L e g Pa r t - Like weapons, I (allmost) always sharpen fangs or claws etc. so they, like the blades, look mean and sharp. Equiped with file, knife and sandpaper I played pedicure for a few minutes, and after that I took care of some mold lines. Next thing I did is something strange for some people, I (especially with larger models) often drill a 1.5mm hole into one of the legs/paws of a model and use a litle M2 screw and scew it in. Back and forth, I force the bolt in, cutting thread as I go. Remove the metal from the screw during this procedure that is forced away and in a few seconds you tapped thread without using expensive equipment (this is only possible because the metal used to make our models is very soft!) The reason for doing this is that you now have a hole you can tightly screw a screw into and this screw you can hold with a pair of automatically locking pliers (or something else, you can make a little wooden tool with a piece of M2 thread at the top. You can rotate your mini onto this tool!), giving you different angles to hold the mini without having to thouch the mini and when finished you can fasten the mini onto a base with a screw instead of simply glueing it on. Also during the converting stage you can screw the mini onto the base, looking for a good position (especially handy with dioramas with more than 1 mini, when position is even more important!), without having to use any glue and so you can still paint base and mini seperately but you can think and adjust the pose of the mini till you find the right one!

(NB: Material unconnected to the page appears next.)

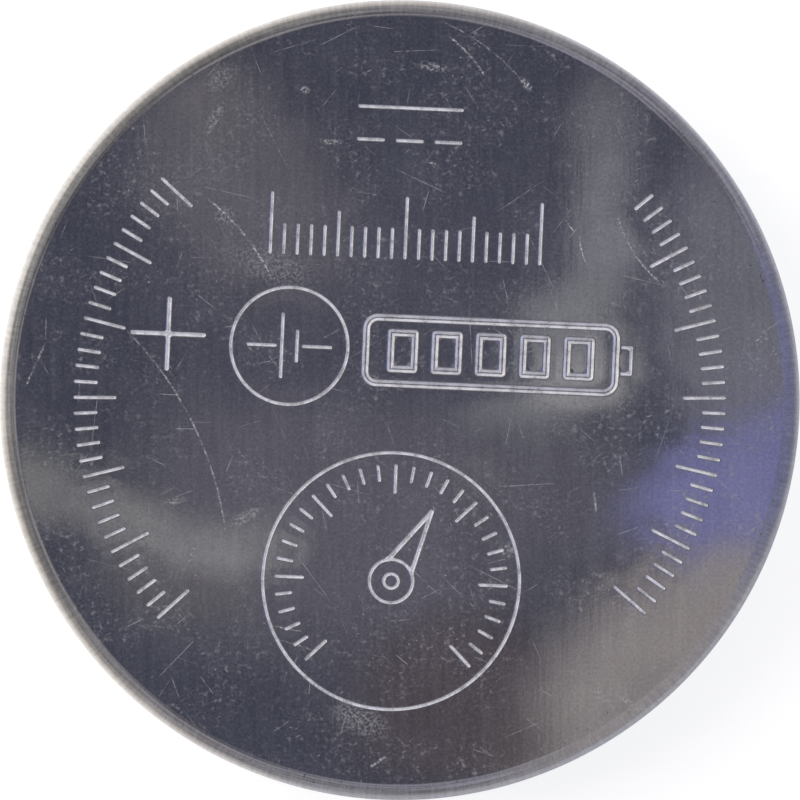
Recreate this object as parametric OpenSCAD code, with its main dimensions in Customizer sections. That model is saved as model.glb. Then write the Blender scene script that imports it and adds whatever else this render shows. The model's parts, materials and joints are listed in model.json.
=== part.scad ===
// Lithium coin cell lying on its negative cap, with its positive face up.
// The origin is the centre of the negative contact face, +Z points out of the positive face.
// Every piece is turned from a section drawn in the half plane of radius (x) and height (y).

/* [Cell] */
// Outside diameter of the cell
cell_d = 24.5; // [22:0.5:30]
// Height from the negative contact face to the positive face
cell_h = 3.0; // [2.6:0.1:5]
// Clearance between pieces that seat against each other
seat_gap = 0.02; // [0.01:0.01:0.04]

/* [Positive can] */
// Thickness of the can's steel sheet
can_sheet = 0.25; // [0.22:0.01:0.3]
// Outside radius of the drawn corner round the positive face
can_corner_r = 0.6; // [0.45:0.05:0.8]
// Outside radius of the crimped bend at the can's mouth
crimp_r = 0.95; // [0.9:0.05:1.1]
// Flat lip beyond the crimped bend
crimp_lip = 0.25; // [0.15:0.05:0.35]
// How far the contact face stands out below the crimp
crimp_step = 0.15; // [0.1:0.05:0.3]

/* [Negative cap] */
// Thickness of the cap's steel sheet
cap_sheet = 0.25; // [0.2:0.01:0.3]
// From the edge of the flat contact face out to the cap's skirt
cap_shoulder = 1.5; // [1.4:0.05:1.9]
// Outside radius of the bend round the contact face
cap_corner_r = 0.4; // [0.3:0.05:0.5]
// Outside radius of the bend from the sloped wall into the flange
cap_foot_r = 0.2; // [0.1:0.05:0.3]
// Slope of the wall between the contact face and the flange, in degrees
cap_slope = 70; // [65:1:80]

/* [Gasket] */
// Thickness of the gasket between the can and the cap
gasket_wall = 0.3; // [0.25:0.01:0.34]
// Thickness of the gasket's foot between the cap's skirt and the can's base
gasket_foot = 0.3; // [0.2:0.05:0.5]
// Thickness of the gasket's inner lip
gasket_lip = 0.25; // [0.2:0.05:0.4]
// Height of the inner lip above the can's base
gasket_lip_h = 0.9; // [0.5:0.05:1.1]
// Width of the bead that shows between the crimp and the cap
bead_w = 0.3; // [0.2:0.02:0.34]
// How far the bead lies below the face of the crimp
bead_sink = 0.06; // [0:0.01:0.1]

/* [Electrodes] */
// Thickness of the lithium disc
lithium_h = 0.55; // [0.4:0.05:0.7]
// Bare rim of the cap's flat face left round the lithium disc
lithium_margin = 0.6; // [0.5:0.1:1.5]
// Thickness of the separator
separator_h = 0.2; // [0.1:0.05:0.25]
// How far the separator reaches past the lithium disc
separator_margin = 0.6; // [0.3:0.1:0.7]
// How far the separator reaches past the cathode pellet
pellet_margin = 0.35; // [0.2:0.05:0.6]
// Thickness of the cathode ring's sheet
ring_sheet = 0.12; // [0.08:0.01:0.15]
// Width of the cathode ring's foot, which lies against the can's base
ring_foot = 1.2; // [0.6:0.1:2]
// How far the cathode ring's wall stops short of the separator
ring_reveal = 0.6; // [0.4:0.05:0.8]

/* [Hidden] */
$fn = 144;
// Straight steps along each bend of the cap's section
bend_steps = 8;

// Can: inside of the wall and of the base, centre of the crimped bend, edge of the mouth
can_r = cell_d / 2;
can_in_r = can_r - can_sheet;
base_z = cell_h - can_sheet;
crimp_centre = [can_r - crimp_r, crimp_step + crimp_r];
mouth_r = crimp_centre.x - crimp_lip;
lip_top_z = crimp_step + can_sheet;

// Cap: its skirt bends about the crimp's own centre, so that the gasket keeps one thickness
skirt_r = can_in_r - gasket_wall - 2 * seat_gap;
skirt_bend_r = skirt_r - crimp_centre.x;
skirt_top_z = base_z - gasket_foot - 2 * seat_gap;
flange_z = crimp_centre.y - skirt_bend_r;
face_r = skirt_r - cap_shoulder;

// Cap: the sloped wall runs from the contact face's bend to the flange's bend
face_centre = [face_r, cap_corner_r];
wall_rise = flange_z - (cap_corner_r + cap_foot_r) * (1 - cos(cap_slope));
wall_run = wall_rise / sin(cap_slope) * heading(cap_slope);
foot_centre = face_centre + wall_run + (cap_corner_r + cap_foot_r) * heading(cap_slope - 90);

// Gasket: inside of its inner lip, inside and nose of its bead
lip_in_r = skirt_r - cap_sheet - seat_gap - gasket_lip;
bead_r = mouth_r - seat_gap - bead_w;
bead_z = crimp_step + bead_sink;

// Electrodes, stacked from the cap's inner face up to the can's base
lithium_r = face_r - lithium_margin;
separator_r = lithium_r + separator_margin;
separator_z = cap_sheet + lithium_h;
pellet_r = separator_r - pellet_margin;
pellet_z = separator_z + separator_h;
ring_in_r = pellet_r + seat_gap;
ring_r = ring_in_r + ring_sheet;
ring_z = pellet_z + ring_reveal;

// Unit vector at an angle, in degrees
function heading(angle) = [cos(angle), sin(angle)];

// Points of an arc round a centre, from one angle over a turn, both in degrees
function arc(centre, r, from, turn) =
    [for (i = [0:bend_steps]) centre + r * heading(from + turn * i / bend_steps)];

// Half section of a round drum, r_low and r_high being the radii of its lower and upper edge
module drum_section(r, z_low, z_high, r_low, r_high) {
    translate([0, z_low]) square([r - r_low, r_low]);
    translate([0, z_low + r_low]) square([r, z_high - z_low - r_low - r_high]);
    translate([0, z_high - r_high]) square([r - r_high, r_high]);
    translate([r - r_low, z_low + r_low]) intersection() {
        circle(r = r_low);
        translate([0, -r_low]) square(r_low);
    }
    translate([r - r_high, z_high - r_high]) intersection() {
        circle(r = r_high);
        square(r_high);
    }
}

// Space inside the can, drawn in by a clearance
module cavity_section(inset) {
    drum_section(
        can_in_r - inset, lip_top_z + inset, base_z - inset,
        crimp_r - can_sheet - inset, can_corner_r - can_sheet - inset
    );
}

// Deep-drawn can: flat base, drawn corner, straight wall, and a mouth crimped in to a rounded lip
module can_section() {
    lip_nose = [mouth_r + can_sheet / 2, crimp_step + can_sheet / 2];
    difference() {
        drum_section(can_r, crimp_step, cell_h, crimp_r, can_corner_r);
        cavity_section(0);
        translate([0, crimp_step]) square([lip_nose.x, can_sheet]);
    }
    translate(lip_nose) intersection() {
        circle(d = can_sheet);
        translate([-can_sheet, -can_sheet]) square([can_sheet, 2 * can_sheet]);
    }
}

// Pressed cap: contact face, sloped wall, flange, and a skirt that stands in the gasket.
// It is drawn out along the lower face and back along the upper one.
// With a clearance, the section is that much thicker on both faces and at the skirt's end.
module cap_section(grow = 0) {
    skirt_end_z = skirt_top_z + grow;
    polygon(concat(
        [[0, -grow]],
        arc(face_centre, cap_corner_r + grow, -90, cap_slope),
        arc(foot_centre, cap_foot_r - grow, 90 + cap_slope, -cap_slope),
        arc(crimp_centre, skirt_bend_r + grow, -90, 90),
        [[skirt_r + grow, skirt_end_z], [skirt_r - cap_sheet - grow, skirt_end_z]],
        arc(crimp_centre, skirt_bend_r - cap_sheet - grow, 0, -90),
        arc(foot_centre, cap_foot_r + cap_sheet + grow, 90, cap_slope),
        arc(face_centre, cap_corner_r - cap_sheet - grow, cap_slope - 90, -cap_slope),
        [[0, cap_sheet + grow]]
    ));
}

// Moulded gasket: a trough for the cap's skirt that runs on round the crimp to a bead at the mouth
module gasket_section() {
    difference() {
        union() {
            intersection() {
                cavity_section(seat_gap);
                gasket_blank_section();
            }
            bead_section();
        }
        cap_section(seat_gap);
    }
}

// Space for the gasket between the can and the cap, and for its inner lip and the skirt beside it
module gasket_blank_section() {
    bend_room = [can_in_r - crimp_centre.x, crimp_centre.y - lip_top_z];
    translate([lip_in_r, base_z - gasket_lip_h]) square([can_in_r - lip_in_r, gasket_lip_h]);
    translate([skirt_r, crimp_centre.y]) square([can_in_r - skirt_r, base_z - crimp_centre.y]);
    translate([mouth_r, lip_top_z]) square([crimp_centre.x - mouth_r, flange_z - lip_top_z]);
    translate(crimp_centre) difference() {
        translate([0, -bend_room.y]) square(bend_room);
        circle(r = skirt_bend_r);
    }
}

// Bead of the gasket, squeezed up between the can's lip and the cap's wall, with a round nose
module bead_section() {
    nose_r = bead_w / 2;
    web_z = lip_top_z + seat_gap;
    translate([bead_r, bead_z + nose_r]) square([bead_w, flange_z - bead_z - nose_r]);
    translate([bead_r + nose_r, bead_z + nose_r]) intersection() {
        circle(r = nose_r);
        translate([-nose_r, -nose_r]) square([bead_w, nose_r]);
    }
    translate([bead_r, web_z]) square([mouth_r - bead_r, flange_z - web_z]);
}

// Cathode ring: an L, with its foot against the can's base and its wall round the pellet.
// With a clearance, the section is that much larger on the sides that meet the pellet.
module ring_section(grow = 0) {
    foot_r = ring_r - ring_foot - grow;
    foot_z = base_z - ring_sheet - grow;
    translate([ring_in_r - grow, ring_z]) square([ring_sheet + grow, base_z - ring_z]);
    translate([foot_r, foot_z]) square([ring_r - foot_r, base_z - foot_z]);
}

module positive_can() {
    color([0.66, 0.66, 0.69]) rotate_extrude() can_section();
}

module gasket() {
    color([0.86, 0.86, 0.82]) rotate_extrude() gasket_section();
}

module negative_cap() {
    color([0.70, 0.69, 0.68]) rotate_extrude() cap_section();
}

module cathode_ring() {
    color([0.55, 0.55, 0.57]) rotate_extrude() ring_section();
}

// Pressed tablet of manganese dioxide, with the ring's foot let into its upper edge
module cathode_pellet() {
    color([0.10, 0.10, 0.11]) rotate_extrude() difference() {
        translate([0, pellet_z]) square([pellet_r, base_z - pellet_z]);
        ring_section(seat_gap);
    }
}

// Porous disc that keeps the two electrodes apart
module separator() {
    color([0.93, 0.93, 0.90]) translate([0, 0, separator_z])
        cylinder(r = separator_r, h = separator_h);
}

// Disc of lithium, pressed onto the cap
module lithium_disc() {
    color([0.74, 0.75, 0.77]) translate([0, 0, cap_sheet])
        cylinder(r = lithium_r, h = lithium_h);
}

positive_can();
gasket();
negative_cap();
cathode_ring();
cathode_pellet();
separator();
lithium_disc();
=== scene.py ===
"""Looks of a lithium coin cell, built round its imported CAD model.

The cell lies on its negative cap with the stamped positive face up, and the camera looks straight down.
The can, the cap and the gasket are finer pieces, turned from the outlines that the solids have, and the
can's face also gets its stamped marks. What is sealed inside stays as the CAD nodes, with materials of
their own. Lengths are in millimetres until a mesh is made.
"""

import json
import math

import bpy
import numpy as np
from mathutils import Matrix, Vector
from mathutils.geometry import delaunay_2d_cdt

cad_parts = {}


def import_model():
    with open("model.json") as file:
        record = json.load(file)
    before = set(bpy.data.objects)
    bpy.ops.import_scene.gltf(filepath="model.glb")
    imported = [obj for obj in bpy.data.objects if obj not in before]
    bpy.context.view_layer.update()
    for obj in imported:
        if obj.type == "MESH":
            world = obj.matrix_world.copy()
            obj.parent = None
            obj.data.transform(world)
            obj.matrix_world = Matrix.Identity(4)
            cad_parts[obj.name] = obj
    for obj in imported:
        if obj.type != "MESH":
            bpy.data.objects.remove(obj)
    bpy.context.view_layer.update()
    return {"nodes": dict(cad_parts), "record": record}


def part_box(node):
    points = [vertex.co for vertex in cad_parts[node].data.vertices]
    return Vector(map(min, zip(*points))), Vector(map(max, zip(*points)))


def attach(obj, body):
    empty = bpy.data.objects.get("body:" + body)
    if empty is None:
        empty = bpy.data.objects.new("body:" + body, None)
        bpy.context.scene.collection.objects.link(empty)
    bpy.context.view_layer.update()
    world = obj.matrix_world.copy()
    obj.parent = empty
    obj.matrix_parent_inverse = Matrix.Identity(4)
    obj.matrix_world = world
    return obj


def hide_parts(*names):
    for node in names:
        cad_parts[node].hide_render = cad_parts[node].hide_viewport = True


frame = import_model()

MM = 0.001

# Straight pieces round the cell and along each bend of a section
SEGMENTS = 288
BEND_STEPS = 20
# Turn from which an edge of the cap or the gasket shows sharp
SHARP_FROM = math.radians(35)


def low(node):
    """Lowest corner of a CAD node, in millimetres."""
    return [round(value / MM, 3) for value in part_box(node)[0]]


def high(node):
    """Highest corner of a CAD node, in millimetres."""
    return [round(value / MM, 3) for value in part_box(node)[1]]


def mount(name):
    """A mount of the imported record."""
    return next(m for m in frame["record"]["mounts"] if m["name"] == name)


# Can: its sizes come from the frame, apart from the lip
CAN_R = high("positive_can")[0]
FACE_Z = high("positive_can")[2]
CRIMP_Z = low("positive_can")[2]
BASE_Z = high("cathode_pellet")[2]
SHEET = FACE_Z - BASE_Z
WALL_MID_Z = mount("side_wall")["pos_m"][2] / MM
WALL_LENGTH = mount("side_wall")["dims"]["length_mm"]
WALL_TOP_Z = WALL_MID_Z + WALL_LENGTH / 2
WALL_LOW_Z = WALL_MID_Z - WALL_LENGTH / 2
CORNER_R = FACE_Z - WALL_TOP_Z
CRIMP_R = WALL_LOW_Z - CRIMP_Z
FACE_R = CAN_R - CORNER_R
CORNER_CENTRE = (FACE_R, WALL_TOP_Z)
CRIMP_CENTRE = (CAN_R - CRIMP_R, WALL_LOW_Z)
LIP = 0.25
MOUTH_R = CRIMP_CENTRE[0] - LIP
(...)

This works all quite nice, at this stage I had the base more or less completed, except for the arrows, they are to fragile to put on now. The base is made of something I came across by accident, it's a piece of wood that is used to function as the end of a table leg. In probably your local DIY shop you can find steel pipe (+/- 10 cm diameter) that is used as a table leg and at the floor end you can fill these with wooden 'thingies(?)'. When sanded, the round bit that would go up into the pipe is sawn off, and repainted, it looks like pic 14 without the rubble :) After a few coats of paint I started adding some plastic bits that I got from an old GW sprue and started adding very fine sand (use superglue only for this job, PVA also works, but it tends to fill up the space between sandgrains. When you use superglue it will look like the sand is just thrown onto the base, and this will make you're base, when painted, so much better!!) I screwed the leg part onto the base and with a marker marked the spots that needed more sand to make sure the mini wouldn't look as if it were flying. It stands in a firm position, so it has to stadn solidly into the sand, so after scewing and unscrewing the leg part a few times, and adding sand, the leg part stood perfectly onto the base.

After this it was time for the rubble, little stones, the skeleton, the sand (I used the very fine stuff in the first stage. I use 3 different sizes, so I had 2 more left. Don't use the bigger stuf everywhere, use it in the lower places, where it would roll to if it was real, and leave some area's covert only with the fine stuff, creating different surfaces!)